In a nutshell, Bored & Dangerous says: “No strip club could let their dancers perform this kind of indulgent wankery, and remain in business.”
“When you give up your dream, you die.”
Why do some movies capture the zeitgeist? There’s no rhyme or reason to what ingredients are needed for a movie to become an icon and stay in the public consciousness for decades. A movie like Gone With the Wind has an epic story and amazing performances, but so do thousands of other, long forgotten movies. The Wizard of Oz was a technical marvel when it came out, but its legacy has long outlived its special effects novelty. And Flashdance has a clichéd plot, average acting and not much else going for it. Yet, Flashdance is a movie that I have been aware of my entire life, with images, songs and sequences that I can recognize in an instant without ever having seen the movie. Until now. Did watching Flashdance, more than 30 years after its release, do anything to explain why this movie is still so instantly recognisable more than 30 years after its release?

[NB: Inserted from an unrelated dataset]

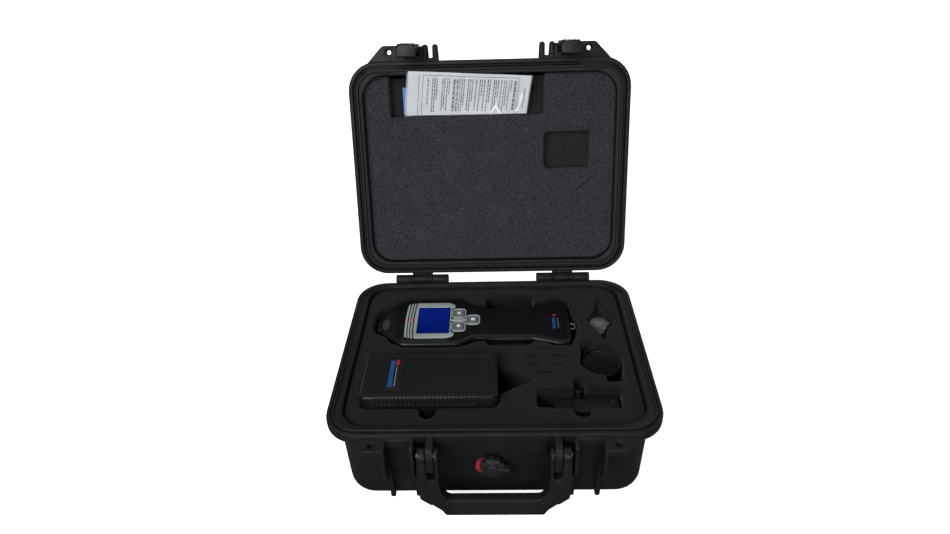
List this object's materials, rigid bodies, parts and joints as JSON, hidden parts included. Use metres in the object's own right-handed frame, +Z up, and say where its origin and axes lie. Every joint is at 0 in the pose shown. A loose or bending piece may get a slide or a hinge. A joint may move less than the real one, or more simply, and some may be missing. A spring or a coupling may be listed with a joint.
{
  "type": "portable gas detector kit",
  "caption": "Handheld gas detector with charging box and accessories, nested in foam in a hinged, latched hard case with handle and pressure valve.",
  "frame": {"origin": "centre of the case underside, on the table, midway across the rim in width and depth", "axes": "+X to the right along the hinge line, +Y from the handle towards the hinges, +Z up"},
  "size_m": [0.34, 0.4074, 0.399],
  "materials": {
    "case_black": "moulded, fine grain",
    "latch_black": "moulded, satin",
    "handle_black": "moulded, satin",
    "grip_rubber": "soft overmould",
    "pin_steel": "drawn",
    "seal_rubber": "smooth",
    "valve_red": "moulded",
    "valve_black": "moulded",
    "membrane": "porous sheet",
    "base_foam": "closed-cell foam",
    "lid_foam": "open-cell foam",
    "paper": "printed leaflet",
    "clear_film": "clear film",
    "booklet_blue": "coated card",
    "detector_black": "moulded, satin",
    "gasket": "smooth",
    "bezel_silver": "satin silver paint",
    "screen": "lit liquid crystal behind a clear window",
    "board_green": "circuit board",
    "led_red": "lens",
    "key_grey": "key cap",
    "sensor_metal": "turned",
    "lens_clear": "polished",
    "filter_white": "felt",
    "tube_clear": "silicone",
    "component_black": "moulded",
    "cell_blue": "shrink sleeve",
    "charger_black": "moulded, fine grain",
    "label_dark": "label with a plain two-colour mark",
    "copper_core": "laminated core with windings",
    "contact_brass": "plated",
    "clip_steel": "bright",
    "accessory_black": "moulded"
  },
  "bodies": {
    "case_base": {"case_base": "case_black", "hinge_pins": "pin_steel", "valve_body": "valve_red", "valve_membrane": "membrane", "base_foam": "base_foam", "base_foam_bottom": "base_foam", "foam_cross_plug": "base_foam"},
    "case_lid": {"case_lid": "case_black", "lid_seal": "seal_rubber", "latch_pins": "pin_steel", "lid_foam": "lid_foam", "lid_foam_backing": "lid_foam"},
    "documents": {"leaflet": "paper", "document_sleeve": "clear_film", "booklet": "booklet_blue"},
    "latch_left": {"latch_left_lever": "latch_black", "hook_pin_left": "pin_steel"},
    "latch_right": {"latch_right_lever": "latch_black", "hook_pin_right": "pin_steel"},
    "hook_left": {"latch_left_hook": "latch_black"},
    "hook_right": {"latch_right_hook": "latch_black"},
    "handle": {"handle_frame": "handle_black", "handle_grip": "grip_rubber", "handle_pins": "pin_steel"},
    "valve_knob": {"valve_knob": "valve_black"},
    "detector": {"front_cover": "detector_black", "rear_cover": "detector_black", "cover_gasket": "gasket", "screen_bezel": "bezel_silver", "display_window": "screen", "lcd_module": "board_green", "alarm_led": "led_red", "key_surrounds": "bezel_silver", "keypad_mat": "gasket", "main_board": "board_green", "sensor_cell": "sensor_metal", "inlet_collar": "detector_black", "inlet_lens": "lens_clear", "inlet_filter": "filter_white", "sample_pump": "component_black", "sample_tube": "tube_clear", "buzzer": "component_black", "battery_pack": "cell_blue", "battery_door": "detector_black", "cover_screws": "pin_steel"},
    "key_a": {"key_a": "key_grey"},
    "key_b": {"key_b": "key_grey"},
    "key_c": {"key_c": "key_grey"},
    "strap_bail": {"strap_bail": "pin_steel"},
    "charger": {"charger_top": "charger_black", "charger_bottom": "charger_black", "charger_label": "label_dark", "charger_board": "board_green", "charger_transformer": "copper_core", "charger_contacts": "contact_brass", "charger_screws": "pin_steel"},
    "calibration_cap": {"calibration_cap": "accessory_black", "cap_seal": "seal_rubber"},
    "belt_clip": {"belt_clip": "clip_steel"},
    "hose_adapter": {"hose_adapter": "accessory_black"}
  },
  "joints": [
    {"name": "lid_hinge", "type": "hinge", "parent": "case_base", "child": "case_lid", "pos_m": [0, 0.1406, 0.1047], "axis": [-1, 0, 0], "range_deg": [-105.5, 0]},
    {"name": "latch_left_swing", "type": "hinge", "parent": "case_lid", "child": "latch_left", "pos_m": [-0.094, 0.23065, 0.37403], "axis": [-1, 0, 0], "range_deg": [-12, 80]},
    {"name": "latch_right_swing", "type": "hinge", "parent": "case_lid", "child": "latch_right", "pos_m": [0.094, 0.23065, 0.37403], "axis": [-1, 0, 0], "range_deg": [-12, 80]},
    {"name": "hook_left_swing", "type": "hinge", "parent": "latch_left", "child": "hook_left", "pos_m": [-0.094, 0.22117, 0.37728], "axis": [1, 0, 0], "range_deg": [0, 25]},
    {"name": "hook_right_swing", "type": "hinge", "parent": "latch_right", "child": "hook_right", "pos_m": [0.094, 0.22117, 0.37728], "axis": [1, 0, 0], "range_deg": [0, 25]},
    {"name": "handle_swing", "type": "hinge", "parent": "case_base", "child": "handle", "pos_m": [0, -0.1465, 0.093], "axis": [-1, 0, 0], "range_deg": [0, 95]},
    {"name": "valve_turn", "type": "hinge", "parent": "case_base", "child": "valve_knob", "pos_m": [-0.0015, -0.13, 0.06], "axis": [0, -1, 0], "range_deg": [0, 180]},
    {"name": "detector_lift", "type": "slide", "parent": "case_base", "child": "detector", "axis": [0, 0, 1], "range_m": [0, 0.11]},
    {"name": "key_a_press", "type": "slide", "parent": "detector", "child": "key_a", "axis": [0, 0, 1], "range_m": [-0.0008, 0], "stiffness_N_per_m": 800},
    {"name": "key_b_press", "type": "slide", "parent": "detector", "child": "key_b", "axis": [0, 0, 1], "range_m": [-0.0008, 0], "stiffness_N_per_m": 800},
    {"name": "key_c_press", "type": "slide", "parent": "detector", "child": "key_c", "axis": [0, 0, 1], "range_m": [-0.0008, 0], "stiffness_N_per_m": 800},
    {"name": "bail_swing", "type": "hinge", "parent": "detector", "child": "strap_bail", "pos_m": [0.09, 0.048, 0.096], "axis": [0, -1, 0], "range_deg": [-45, 45]},
    {"name": "charger_lift", "type": "slide", "parent": "case_base", "child": "charger", "axis": [0, 0, 1], "range_m": [0, 0.11]},
    {"name": "documents_slide", "type": "slide", "parent": "case_lid", "child": "documents", "axis": [0, -0.9636, 0.2672], "range_m": [0, 0.06]},
    {"name": "cap_lift", "type": "slide", "parent": "case_base", "child": "calibration_cap", "axis": [0, 0, 1], "range_m": [0, 0.06]},
    {"name": "clip_lift", "type": "slide", "parent": "case_base", "child": "belt_clip", "axis": [0, 0, 1], "range_m": [0, 0.05]},
    {"name": "adapter_lift", "type": "slide", "parent": "case_base", "child": "hose_adapter", "axis": [0, 0, 1], "range_m": [0, 0.06]}
  ]
}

Working in a steel plant by day, and working at what looks like the world’s most boring strip club at night, Alex (Jennifer Beals) is street smart, independent and tough as nails. And while she may not have any formal training, all she wants is to become a dancer. In her night job, she performs elaborate dance performance pieces. At home, she rocks out with dancing that consists mainly of running on the spot and whipping sweat out of her hair. But for all her ballsy confidence, Alex is still too insecure to attend an audition for prestigious dance school. She’s willing to take on the local small time hoods, but scared to go up against the prissy ballerinas with a lifetime of dance classes.
One night, performing one of her elaborate dances at the strip club, Alex captures the eye of Nick (Michael Noun), the owner of the steel mill where she works. Initially determined not to shit where she eats, Nick eventually wins Alex over and they become a happy couple. But when Nick tires to help Alex get a dance audition, the working class chip on her shoulder means she shows only resentment, not gratitude.
Why is Flashdance still so instantly recognisable more than 30 years after its release? I’m still not sure. Beals is cute and charming in the lead role, but pretty much everyone else around her is nothing short of terrible. There are a couple of cool songs (including one Oscar winner) and the dance scenes are OK, but they get old, fast.
And really, no strip club could let their dancers perform this kind of indulgent wankery, and remain in business. When Alex resorts to something that could only be described as strobe light kabuki, all I could wonder was, why haven’t all of the patrons left?